The only criterion, in the end, is your human assessment of the plausibility that you would understand it as you do if there were no mind at my end. As IDist sociologist Steve Fuller said, we detect design because there is a genuine continuity between the Creator’s design and our own, since we are made in his image. Which is as good a self-contained grounds for confidence as the fact that we can do science because we reflect our Creator’s rationality and sense of beauty.
Inevitably, then, it would be a probablistic, rather than an empirically verifiable, judgement.
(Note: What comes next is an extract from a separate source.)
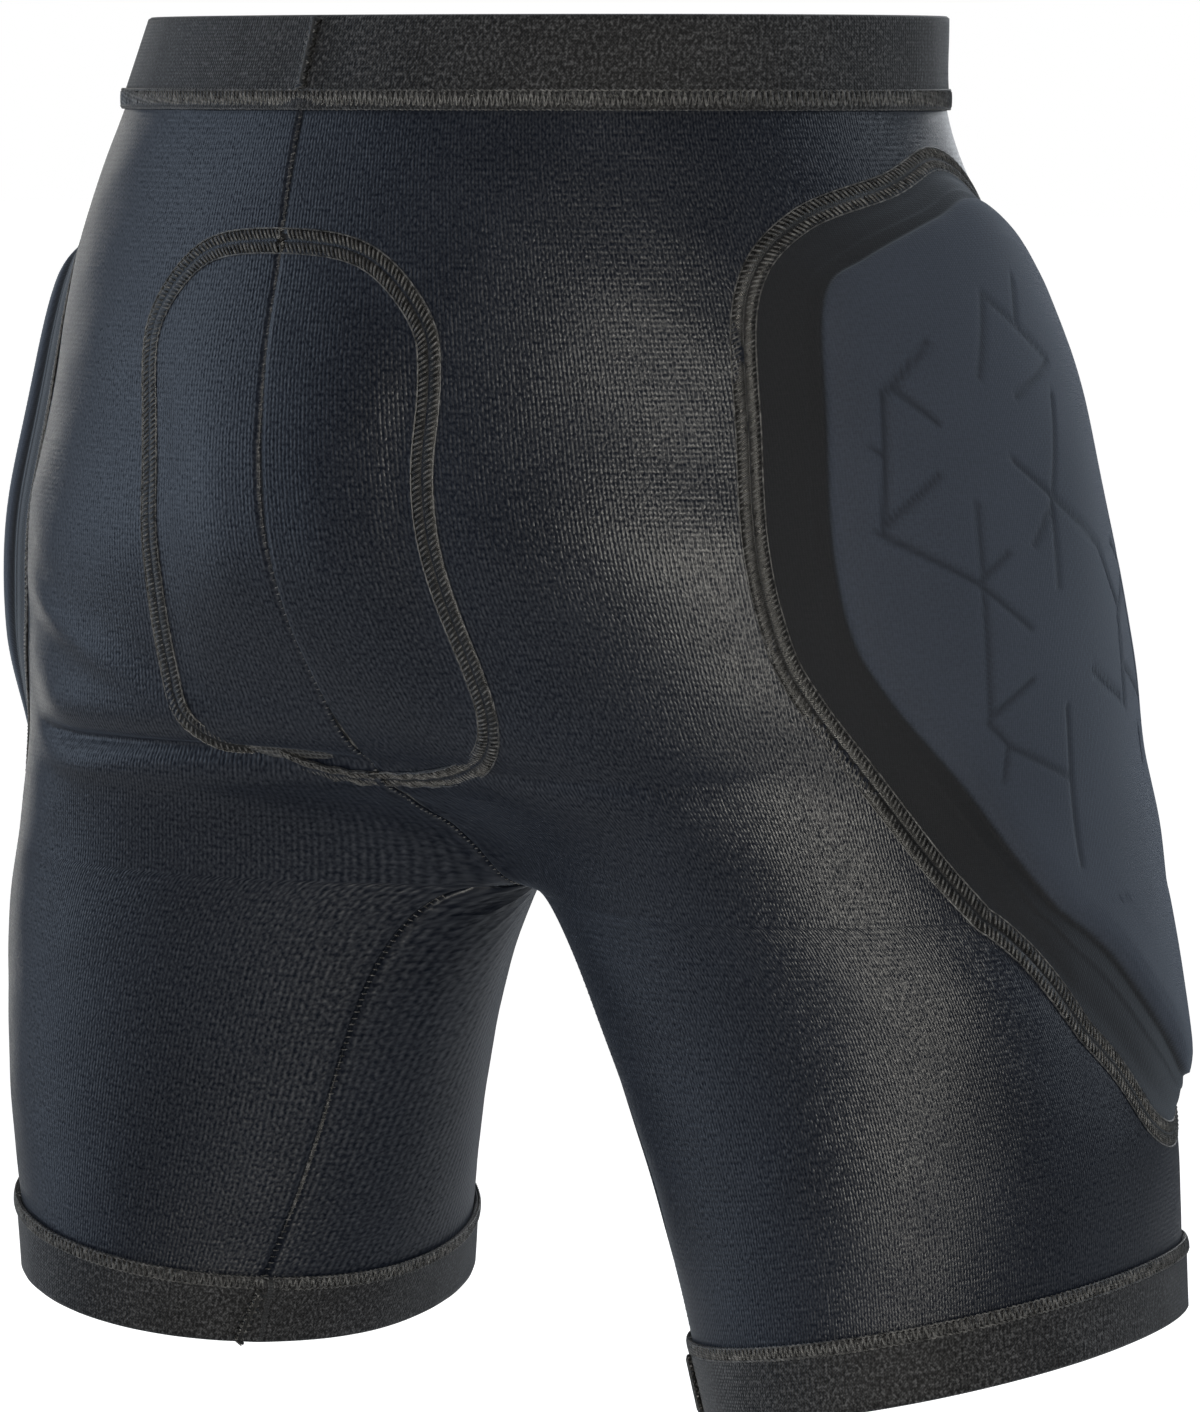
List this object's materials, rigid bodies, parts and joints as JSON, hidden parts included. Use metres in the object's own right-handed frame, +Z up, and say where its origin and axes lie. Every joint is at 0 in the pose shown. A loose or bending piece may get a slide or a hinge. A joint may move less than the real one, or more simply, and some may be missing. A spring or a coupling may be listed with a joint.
{
  "type": "padded impact shorts",
  "caption": "Close-fitting stretch shorts with elastic waist and hems, inset foam hip pads with moulded flex grooves and a sewn-in tailbone pad.",
  "frame": {"origin": "middle of the waist opening, level with the top edge of the waistband", "axes": "+Z up towards the wearer's head, -Y the wearer's front, +X the wearer's left"},
  "size_m": [0.4592, 0.2572, 0.4477],
  "materials": {
    "stretch_knit": "smooth warp knit with a soft sheen, dark navy",
    "cover_knit": "matte knit bonded over foam, bluish slate",
    "elastic": "heathered charcoal elastic webbing",
    "thread": "black flatlock and coverstitch thread",
    "lining_mesh": "fine open mesh, grey",
    "foam": "matte closed-cell foam, dark grey"
  },
  "bodies": {
    "pelvis": {"waistband_elastic": "elastic", "waistband_join_stitch": "thread", "waist_coverstitch": "thread", "centre_seam_tape": "thread", "tailbone_pad": "foam", "tailbone_pocket_lining": "lining_mesh", "tailbone_flatlock": "thread", "left_body_panel": "stretch_knit", "right_body_panel": "stretch_knit", "left_hip_cover": "cover_knit", "right_hip_cover": "cover_knit", "left_hip_pad": "foam", "right_hip_pad": "foam", "left_hip_pocket_lining": "lining_mesh", "right_hip_pocket_lining": "lining_mesh", "left_hip_flatlock": "thread", "right_hip_flatlock": "thread", "left_inseam_tape": "thread", "right_inseam_tape": "thread"},
    "left_leg": {"left_hem_elastic": "elastic", "left_hem_coverstitch": "thread", "left_hem_join_stitch": "thread"},
    "right_leg": {"right_hem_elastic": "elastic", "right_hem_coverstitch": "thread", "right_hem_join_stitch": "thread"}
  },
  "joints": [
    {"name": "left_hip_flex", "type": "hinge", "parent": "pelvis", "child": "left_leg", "pos_m": [0.105, -0.004, -0.15], "axis": [-1, 0, 0], "range_deg": [-15, 40], "stiffness_Nm_per_rad": 1.5, "deforming": ["left_body_panel", "left_hip_cover", "left_hip_pad", "left_hip_pocket_lining", "left_hip_flatlock", "left_inseam_tape"]},
    {"name": "right_hip_flex", "type": "hinge", "parent": "pelvis", "child": "right_leg", "pos_m": [-0.105, -0.004, -0.15], "axis": [-1, 0, 0], "range_deg": [-15, 40], "stiffness_Nm_per_rad": 1.5, "deforming": ["right_body_panel", "right_hip_cover", "right_hip_pad", "right_hip_pocket_lining", "right_hip_flatlock", "right_inseam_tape"]}
  ]
}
Now to me, seeing probability curves distorted during the Cambrian (if that’s what happened), without some sign of an obvious material explanation, would put me in mind of the Creator’s word of power being pronounced rather differently from usual. A materialist would insist there were hidden variables requiring more research.
The harder case to explain would be the believer who insisted on hidden material variables, lest one posit a God of the gaps. But to me there are no gaps and never were – it’s God all the way down anyway. Isn’t that what Christianity is about? “For from him and through him and to him are all things. To him be glory forever! Amen.”